Die Konjunkturdaten sind "in ihrer Tragweite gar nicht zu überschätzen“, so der Chefökonom der Industriellenvereinigung, der einen rigorosen Kurswechsel einmahnt.

KURIER: Alexander Van der Bellen spricht von „Leistungsfeindlichkeit“ und „einer strukturellen europäischen Wirtschaftskrise“. Wie schlimm ist es, wenn der Bundespräsident die Dinge beim Namen nennt?

Christian Helmenstein: Es ist zu begrüßen, dass das Staatsoberhaupt sich geäußert hat, kommt dadurch doch der Ernst der Lage zum Ausdruck. Wir haben es nicht nur mit einer vorübergehenden konjunkturellen Schwächephase, sondern mit einer tiefgreifenden Transformationskrise – im Bereich der Energie und der Mobilität – und einer noch umfassenderen Strukturkrise zu tun, die wir in Österreich zum Teil ohne Not selbst hervorgerufen haben.

Christian Helmenstein: studiert Volks- u. Betriebswirtschaftslehre in Köln, promoviert in Bochum, arbeitet von 1992 - 2004 am Institut für Höhere Studien (IHS).

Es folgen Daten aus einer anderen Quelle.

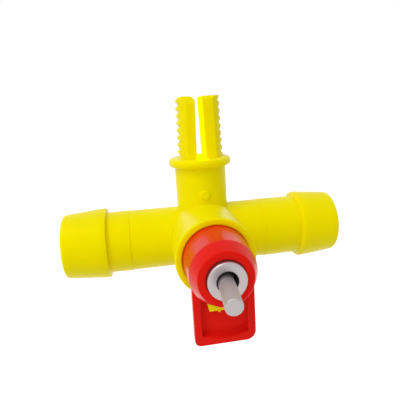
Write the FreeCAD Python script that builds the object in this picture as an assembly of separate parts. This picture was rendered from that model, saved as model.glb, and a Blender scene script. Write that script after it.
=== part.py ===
import FreeCAD, Part
import math
import os

# Poultry nipple drinker: a hose tee with a split clamping post and a plug-in nipple valve.
# Units are millimetres. The origin is where the hose axis (X) meets the post axis (+Z).
# The nipple points along -Y: "reach" below is a distance from the hose axis along -Y.

# ---- hose tails (along X, both ends alike but for their moulded edges) ----
stem_diameter = 10.0
waterway_diameter = 6.5
barb_diameter = 11.5
barb_tip_diameter = 10.35
barb_shoulder_x = 16.05
barb_land_length = 1.0
tail_length = 23.0
left_shoulder_radius = 0.15
left_tip_radius = 0.4
right_shoulder_radius = 0.5
right_tip_radius = 0.85
bore_mouth_chamfer = 0.5
mould_step = 0.07
left_mould_line_x = 12.4
right_mould_line_x = 10.0

# ---- clamping post (along +Z) ----
post_diameter = 8.5
collar_diameter = 10.4
collar_base_z = 11.85
collar_thickness = 1.5
collar_edge_radius = 0.7
post_top_z = 23.2
thread_diameter = 7.6
thread_centre_x = 0.15
thread_pitch = 1.18
thread_depth = 0.55
thread_crest_width = 0.12
thread_right_root_z = 22.54
thread_flats_width = 6.0
slot_width = 1.5
leg_lean_angle = 1.15
left_leg_top_radius = 0.9
right_leg_top_radius = 0.15
leg_chamfer_depth = 0.35
left_leg_chamfer_height = 1.0
right_leg_chamfer_height = 0.5
pip_diameter = 1.65
pip_height = 0.28
pip_edge_radius = 0.22
pip_z = 7.55

# ---- boss and its socket (along -Y) ----
boss_diameter = 12.0
boss_reach = 12.9
boss_rim_radius = 0.3
socket_diameter = 9.9
socket_floor_reach = 6.0
socket_lead_chamfer = 0.15
port_diameter = 5.0

# ---- latch hook of the tee, which holds the nipple in by its tab ----
hook_arm_width = 3.4
hook_head_top_width = 4.3
hook_head_foot_width = 3.6
hook_head_drop = 6.9
hook_head_length = 1.05
hook_ramp_drop = 0.3
hook_arm_inset = 0.075
gate_vestige_radius = 0.2
gate_vestige_x = -0.45

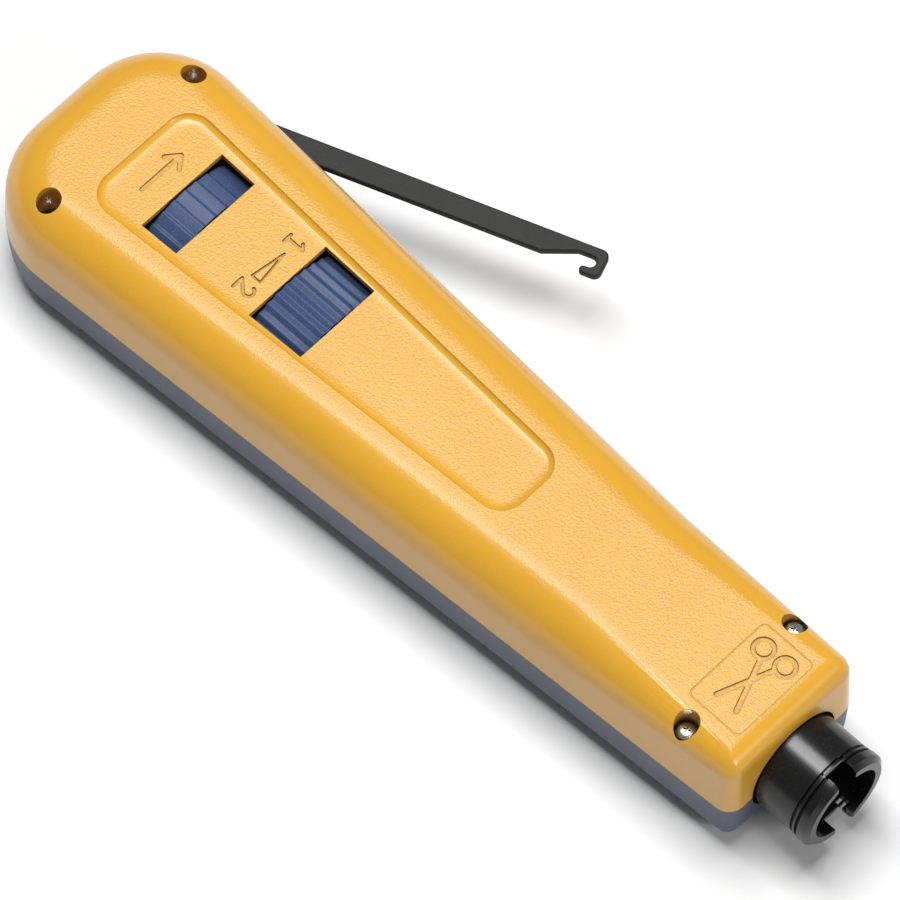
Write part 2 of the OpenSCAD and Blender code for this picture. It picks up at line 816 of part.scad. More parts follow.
module impact_selector() {
    z0 = -lug_w / 2 - free_gap;
    z1 = cam_arm * sin(impact_turn) + lug_w / 2 + free_gap;
    color(NAVY) difference() {
        thumb_piece(selector_rear, selector_front, impact_x, impact_window,
                    trail(impact_half, impact_turn), impact_half + 0.9, 2.1, false);
        for (s = [0, 180]) rotate([s, 0, 0]) translate([0, collar_r + 2, 0]) rotate([90, 0, 0])
            linear_extrude(5) polygon([
                [cam_x - cam_slope * z0, z0], [selector_front + 1, z0],
                [selector_front + 1, z1], [cam_x - cam_slope * z1, z1]
            ]);
        for (a = [0, impact_turn]) rotate([a + detent_a, 0, 0])
            translate([impact_x, -bead_at, 0]) rotate([0, 90, 0])
                cylinder(h = 3.6, r = bead_r + 0.3, center = true, $fn = 24);
    }
}

module release_ring() {
    color(NAVY) difference() {
        union() {
            thumb_piece(ring_rear, ring_front, release_x, release_window,
                        trail(release_half, release_turn), release_half + 0.6, 2.55, true);
            block([ring_rear, -ear_w / 2, ear_z], [ring_front, ear_w / 2, -collar_in_r - 0.5]);
        }
        block([ring_rear - 1, -bar_w / 2, bar_z - bar_t], [ring_front + 1, bar_w / 2, bar_z]);
    }
}

// Flat bar that carries the release turn forward to the lock ring
module release_bar() {
    color(STEEL) block([ring_rear, -bar_w / 2, bar_z - bar_t], [lock_x, bar_w / 2, bar_z]);
}

// A blade's plate in its own plane, with its eye at the origin
module blade_plate(z, angle, outline) {
    translate([butt_screw.x, butt_screw.y, z]) rotate(angle) difference() {
        linear_extrude(blade_t) union() {
            circle(r = eye_r + 0.6);
            polygon(outline);
        }
        translate([0, 0, -1]) cylinder(h = blade_t + 2, r = eye_r);
    }
}

// Hook blade outline: straight arm, drawn-in neck and a hooked end
function hook_outline() =
    let (h = blade_w / 2, e = hook_len, throat = 1.05, end_r = 1.3, tip_r = 0.65)
    concat(
        [[0, h], [0, -h], [e - 10.5, -h], [e - 4.9, 0.3]],
        arc([e - 2.5, 0.3 - throat], throat, 90, -90),
        arc([e - 3, 0.3 - 2 * throat - tip_r], tip_r, 90, 270),
        arc([e - end_r, 0.3 - 2 * throat - 2 * tip_r + end_r], end_r, -90, 0),
        arc([e - end_r, h - end_r], end_r, 0, 90)
    );

// Spudger outline: straight arm with a narrowed flat end
function spudger_outline() =
    let (h = blade_w / 2, e = spudger_len, r = 0.8)
    concat(
        [[0, h], [0, -h], [e - 8, -h]],
        arc([e - r, -h + 0.9 + r], r, -90, 0, 6),
        arc([e - r, h - r], r, 0, 90, 6)
    );

module hook_blade() {
    color(BLACK) blade_plate(hook_z, hook_open, hook_outline());
}

module spudger_blade() {
    color(BLACK) blade_plate(spudger_z, fold_angle, spudger_outline());
}

front_shell();
rear_shell();
nose_screws();
butt_screws();
nose_bearing();
bumper_ring();
guide_tube();
tube_plug();
blade_pivot();
pivot_washers();
detent_spring();
release_spring();
blade_socket();
socket_clip();
plunger_rod();
rod_pin();
return_spring();
lock_ring();
hammer();
drive_spring();
hammer_latch();
latch_spring();
spring_seat();
impact_selector();
release_ring();
release_bar();
hook_blade();
spudger_blade();
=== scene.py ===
"""Impact punch-down tool on a pale floor: moulded yellow and slate handle, navy thumb pieces,
black blade socket, bright screws and the folding hook swung out."""

import json
from math import cos, radians, sin, tau

import bmesh
import bpy
from mathutils import Matrix, Vector


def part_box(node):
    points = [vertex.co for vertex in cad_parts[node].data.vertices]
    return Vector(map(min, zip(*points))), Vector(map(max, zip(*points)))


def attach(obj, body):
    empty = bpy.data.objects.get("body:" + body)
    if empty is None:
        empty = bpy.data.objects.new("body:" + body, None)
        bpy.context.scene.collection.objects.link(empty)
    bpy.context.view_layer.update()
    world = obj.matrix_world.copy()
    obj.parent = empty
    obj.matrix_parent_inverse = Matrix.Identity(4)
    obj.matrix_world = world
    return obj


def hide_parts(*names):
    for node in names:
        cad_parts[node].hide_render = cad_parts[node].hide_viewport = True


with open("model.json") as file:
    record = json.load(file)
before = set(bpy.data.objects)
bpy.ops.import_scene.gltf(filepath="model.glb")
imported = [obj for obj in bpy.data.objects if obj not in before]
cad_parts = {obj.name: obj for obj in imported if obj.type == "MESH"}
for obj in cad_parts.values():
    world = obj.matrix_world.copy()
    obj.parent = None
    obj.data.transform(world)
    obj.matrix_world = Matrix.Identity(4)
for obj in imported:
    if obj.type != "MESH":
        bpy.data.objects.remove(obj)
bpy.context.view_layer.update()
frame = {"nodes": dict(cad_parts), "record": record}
nodes = frame["nodes"]

MM = 0.001

# Camera of the photograph; the lens is in mm, the distance in metres
LOOK_AT = Vector((-87.69, 1.54, -0.5)) * MM
ELEVATION = radians(62.238)
AZIMUTH = radians(44.39)
DISTANCE = 1.5
LENS = 378

# Places on the tool that the markings and fine forms are set from, in mm
TOP_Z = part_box("front_shell")[1][2] / MM
BACK_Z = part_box("rear_shell")[0][2] / MM
NOSE_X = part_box("front_shell")[1][0] / MM
PANEL_Z = TOP_Z - 0.95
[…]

Seit 2004 ist er Chefökonom der Industriellenvereinigung.

Die IV ist eine freiwillige Interessensvertretung und hat laut eigenen Angaben mehr als 5.000 Mitglieder aus dem produzierenden Bereich, der Kreditwirtschaft, der Infrastruktur sowie industrienaher Dienstleistungen.

Was hat Österreich selbst verschuldet?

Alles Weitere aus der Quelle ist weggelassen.